The book is a small self-published periodical, and rich in content. It consists of a series of dharma talks that Roshi O’Hara gave between December 2004 and March 2005, but the editor, Howard Thoreson, claims in his notes that he has created a “fictional framework of a ten-day winter sesshin…with he hope that is in some small way this would reflect the ‘daily return’ so dramatically experienced in sesshin. When morning after morning one comes back to the cushion, to the ritual, to the dharma talk.” I have to give the guy credit, this is what he has accomplished. There are no titles to the talks, only numbers. And I must confess that I did not read the editor’s notes until moments before writing this blog post, so I honestly thought it was taking place during a winter sesshin. The simple black and white photos of a winter landscape preceding each talk also helps set the hibernating tone of the book. O’Hara’s talks are all about the Heart Sutra, also known as Maha Prajna Paramita. O’Hara breaks it down, word for word, and being the devoted Buddhist scholar that she is, she also sprinkles in some historical context.

Zen Centers all over the world chant this sutra every day. Like Buddhism, the Heart Sutra started in India, then found its way over to China, then eventually Japan, and now, alas, it has arrived in the West. I have fond memories of chanting it every morning during service in the Zen Center. I still chant it every morning on my drive to work. No matter how tired I am, how grumpy or how resentful I’m feeling about my long commute, I still find myself chanting this chant within seconds after turning on the ignition, buckling my seatbelt, and pulling onto the road. Some days, I forget some lines, so I just start over until I get it right. Even then, I don’t get it “right”, so I just do the best I can.

I made an amateur’s attempt to write about this sutra in my previous blog, though I find that this sutra is a deep, vast well that continues to reveal new truths each time I chant it, and each time I hear a new dharma talk on it. Basically, this is the “emptiness” chant, meaning “form does not differ from emptiness, emptiness does not differ from form”. It is connected to the notion that ignorance is the cause of suffering. It is the essence of Buddhism, and nearly impossible to explain, which, I believe, is the point. As much as we try to break it down, to explain it, to understand it, it is really about experiencing it, being it. Which is hard to explain. But, this morning, as I was sitting on my “throne” at work, reading O’Hara’s Eighth Talk, I was struck by how eloquently she explains it when discussing the origination of the Four Noble Truths:

It is based on the early Sutras in which Shakyamuni Buddha declares that this is what he saw as the cause of suffering. He saw that ignorance – and ignorance means our spiritual separation – ignorance, our inability to see the truth, gives rise to impulses, which gives rise to consciousness, which gives rise to name and form, which give rise to sense and realms, which give rise to contact, and contact gives rise to sensations, that give rise to clinging, that gives rise to becoming, that gives rise to birth, that gives rise to suffering, gives rise to old age and death. This is a completely interdependent chain of origination and causation and you can say that it takes place in your lifetime, or in [snaps fingers] that moment. In a nen. In a nen: arising and falling, causation of suffering arises and falls.

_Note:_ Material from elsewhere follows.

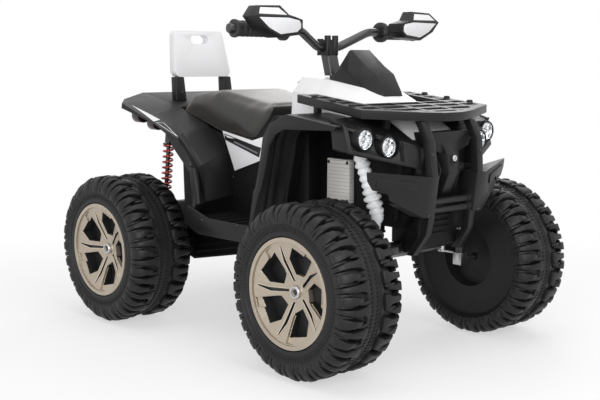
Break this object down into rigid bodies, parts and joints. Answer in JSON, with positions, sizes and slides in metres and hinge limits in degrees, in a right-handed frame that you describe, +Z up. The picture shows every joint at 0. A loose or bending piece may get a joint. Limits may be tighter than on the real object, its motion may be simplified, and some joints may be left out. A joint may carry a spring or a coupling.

 So this part of the Heart Sutra is saying this Chain of Origination has no separate existence, and it’s shorthand; it doesn’t go through all of them, it starts at the beginning, “no ignorance” and ends with the last one, “old age and death”. This too does not exist!

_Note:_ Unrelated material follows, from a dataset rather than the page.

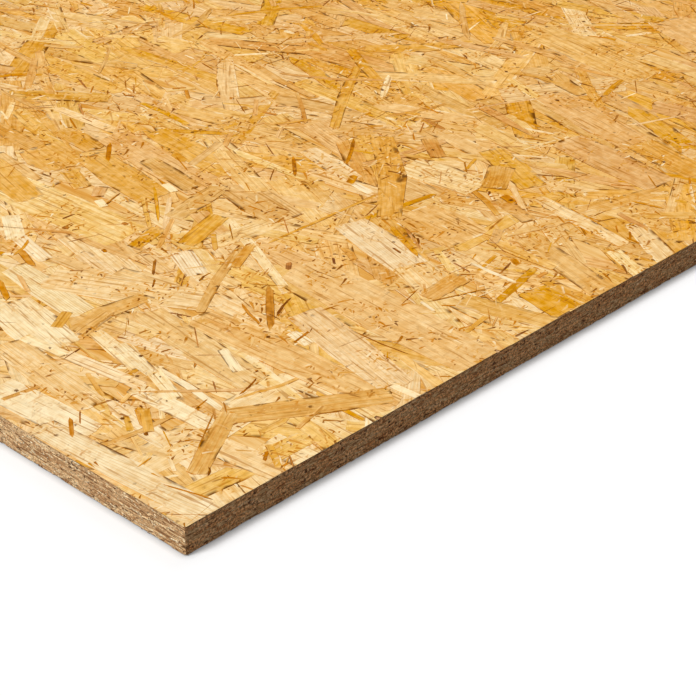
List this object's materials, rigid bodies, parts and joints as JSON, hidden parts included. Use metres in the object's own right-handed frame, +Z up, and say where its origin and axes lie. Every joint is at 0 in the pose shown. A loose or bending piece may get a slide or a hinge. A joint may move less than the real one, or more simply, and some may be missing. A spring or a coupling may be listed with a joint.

 At the end of this no old age and death the Heart Sutra says, no suffering, no cause of suffering, no extinguishing, no path – which are the Four Noble Truths. Even this! The Four Noble Truths are empty of intrinsic existence.

Roshi O’Hara then goes on to pose the question, “What will happen if we realize there is no suffering? What would it be like for us to live our lives without having anything to attain?”

Something to think about.

Feeling grateful for yogurt, granola, fruit, and green tea. Interesting how it recycles itself.